In particular, I value accompanying and collaborating with students outside of the classroom, as well as sharing and co-creating pedagogies with educators from other academic disciplines. Over time these practices help me to develop a teaching persona that reflects my larger true self rather than the expectations of others. Importantly, they also help me to reflect on how I construct my teaching persona and whether it is one that motivates and supports student learning. So when I step in the front of the classroom to perform, I have an ongoing understanding of who I am as a teacher and have (re)designed class activities that invite and engage as many students as possible, striving to make the subject relevant to their lives and their future careers.

If students read this blog, they know that I too am striving to be a learner in order to become a better teacher. Why I interact with students the way I do, and what it is that I value in the study of IB, might also become more visible to them.

Like going to the gym, blogging about the process of becoming is important for sustaining a healthy interior as well as exterior of teaching.

By some accounts, some teachers make their way to their teaching identities but do so in haphazard ways or without really knowing how they’ve gotten there.
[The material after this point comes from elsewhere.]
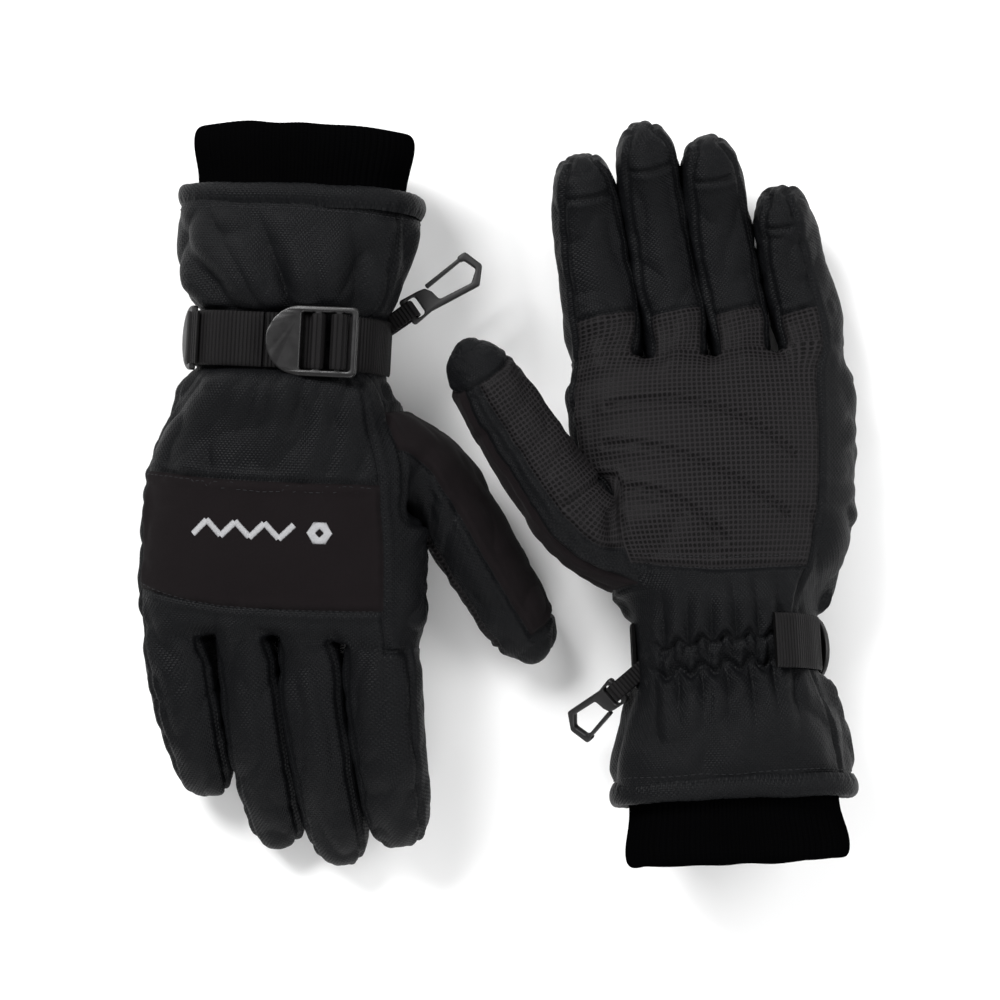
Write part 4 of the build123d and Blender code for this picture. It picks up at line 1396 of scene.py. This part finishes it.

Some create a deliberate persona or try on teaching personas based on characteristics of what they believe to be an ideal teacher and find that they are becoming someone they are not. Even among more seasoned teachers, there are times when the classroom is lifeless and they seem unable to do anything about it, leaving them to doubt whether they have mastered the art and craft of teaching.

According to Parker Palmer, a key reason why it is so difficult to do even passably well in teaching is that knowing students and the subject depend heavily on our self-knowledge. When we don’t know the shadows of our unexamined lives, we cannot see students clearly, and we cannot know our subject at its deepest level of personal meaning. Therefore, we need to open the inner landscape of our teaching lives.

“If I am willing to look in that mirror, and not run from what I see, I have a chance to gain self-knowledge—and knowing myself is as crucial to good teaching as knowing my students and my subject.” – Parker J. Palmer

I began to blog on IB education as a purposeful way to explore my teaching identity rather than have that emerge more by happenstance. Blogging for me is a space where I think through as well as express my own thinking process in keeping up with the rapid changes in IB.  It is also a mirror that I can use to become more self-aware and discover my teaching persona, which I am still prototyping and testing to become a better conduit for my students in connecting the theory and practice of IB.

Somewhat surprisingly, studies have found that educators who blog are not directly motivated by teaching practices, purposes, and identities. Instead their focuses are mainly on expressing views on particular debates, disseminating research findings, and writing about academic life. In comparison, educational blogs – reflecting on one’s teaching and learning that is in the interest of the learning environment – have yet to be really considered an effective platform for professional learning and development.

I see and experience added values in blogging. I find it to be a flexible platform in that it can be both public and private. In fact, I try to integrate values from these two paradoxical spheres, where they could serve me better together rather than separate. For instance, because blogging is public, I’m attentive to the quality of writing that aims to make the thinking and reflection of my teaching experiences and purposes visible. Additionally, blogging motivates me and makes me accountable in living up to my declared teaching and development goals both inside and outside of the classroom.

Blogging is the intentionality that gets me to “the gym,” revisiting and acting on who I am when I teach in ways that promote care of student learning and care for the subject. 

At the same time, I consider my blogging as a private space in the sense that I’m more interested in “scaling deep” than “scaling wide.” I’m still exploring and journaling on my teaching purpose and identity and how that contributes to students engaging and realizing meaningful experiences in the study of IB. Because it is self-published, I can and have gone back to reedit my mistakes or revise the About page. Moreover, granting that readership is important, I prefer to have growth in readership and reader comments as a function of “scaling deep” rather than explicitly or purposely marketing to attract traffic to the blog.

Educational blogging is the new “building block” for professional development in the digital age.

In general, blogging is a commitment to regularly expressing our approaches or philosophies of teaching and learning.  By contrast, managing a personal webpage that updates our resume, research, course offerings, and professional development can be rather static. Once we make that commitment to creating an educational blog, there are indeed added values to be gained, as more research is being done toward connecting how blogging can be utilized for professional learning purposes.

Over time and experience, a “building block” of my personal development – the process of my becoming a more authentic teacher and the role it plays in the learning environment – has emerged. In many ways, my digital becoming is traceable and transparent for not only me but also the readers to (re)visit and (re)evaluate (publically or privately). And by blogging on my personal development, I’m moving forward and exhibiting my professional practice and lifelong learning in a more global and digital society, which I plan to blog more about!